Nearly two weeks after Lifetime aired Surviving R. Kelly, a powerful, painful six-part documentary series detailing the allegations of abuse against singer R. Kelly, women are protesting his contract with RCA Records.

The documentary was preceded by a campaign called #MuteRKelly, which, in partnership with Time’s Up, aimed to get radio stations, streaming services, ticket sellers, concert venues, and RCA Records to drop R. Kelly’s music and performances. Today, participants in the campaign are protesting outside RCA Records headquarters in New York City, once again demanding that the company sever its ties with Kelly. Wednesday’s protest includes activists from Color of Change, UltraViolet, and Girls for Gender Equality.

The timing of the protest is notable in that it marks what would have been the 40th birthday of the late R&B singer Aaliyah (born Aaliyah Dana Haughton), who Kelly is reported to have illegally married when she was just 15 years old (and which Kelly denies). Haughton died in a 2001 plane crash at the age of 22.

In addition to participating in the protest against RCA Records, Color of Change is also collecting signatures for a petition demanding that RCA drop its contract with R. Kelly. A portion of the call to action that accompanies the petition reads: “RCA promotes and funds his explicit music and they actually allow him to brand himself as ‘The Pied Piper’ after the fairytale character who used his musical talents to lure children away from their parents. This is unacceptable — it’s past time for R. Kelly to stop making money to perform songs that glorify his hunting and assaulting young women…”

Though allegations of abuse against Kelly have been known for many years, it wasn’t until more recently that the rest of society caught up to the concerns and activism of the Black women who first sounded the alarm. Now that the allegations been more thoroughly addressed through the eyes of his accusers in the docuseries, there’s more hope that RCA can be pressured to drop the controversial artist. (Kelly, meanwhile, has long denied any allegations of abuse and reportedly threatened legal action against the Lifetime network for making claims that his lawyers maintain are false.)

In May of last year, Hollywood powerhouses including director Ava DuVernay published a statement saying, “As women of color within Time’s Up, we recognize that we have a responsibility to help right this wrong. We intend to shine a bright light on our WOC sisters in need. It is our hope that we will never feel ignored or silenced ever again.” Time’s Up also called on RCA to end its relationship with Kelly when they released their statement.

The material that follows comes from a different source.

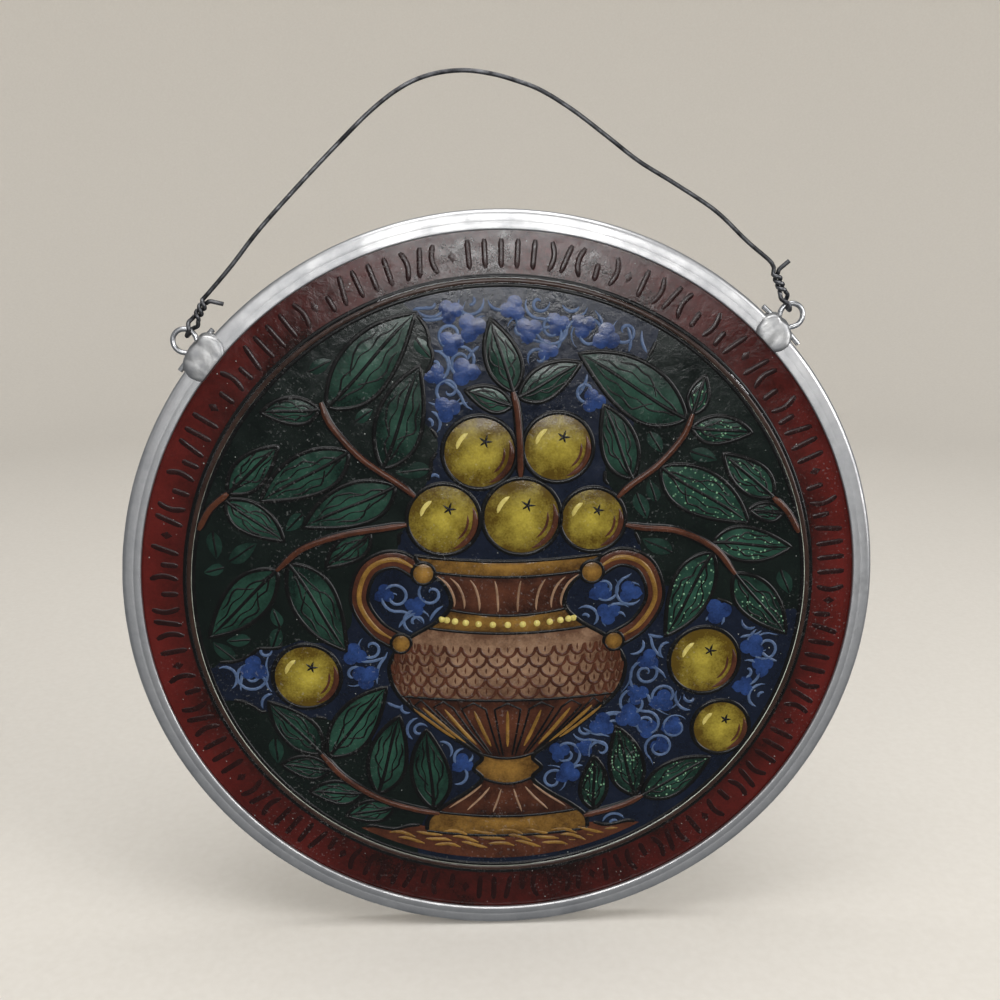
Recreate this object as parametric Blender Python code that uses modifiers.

RCA may be cracking, too. TMZ reported on Monday that sources with inside information say RCA will not produce or release any new music from Kelly, and will not invest new money into his projects, pending a reported criminal investigation against Kelly in Georgia. Whether or not the company will risk a potential lawsuit from Kelly by ending his contract early remains to be seen, but TMZ correctly notes that RCA would certainly be subject to even more public backlash if the company were to release new music from Kelly following the Lifetime series.

The pressure against Kelly’s remaining, alleged enablers is certainly mounting. With a boost from #MeToo and Time’s Up as well as progressive non-profit organizations such as Color of Change, the original, years-long #MuteRKelly campaign may now have the critical mass needed to tip the scales.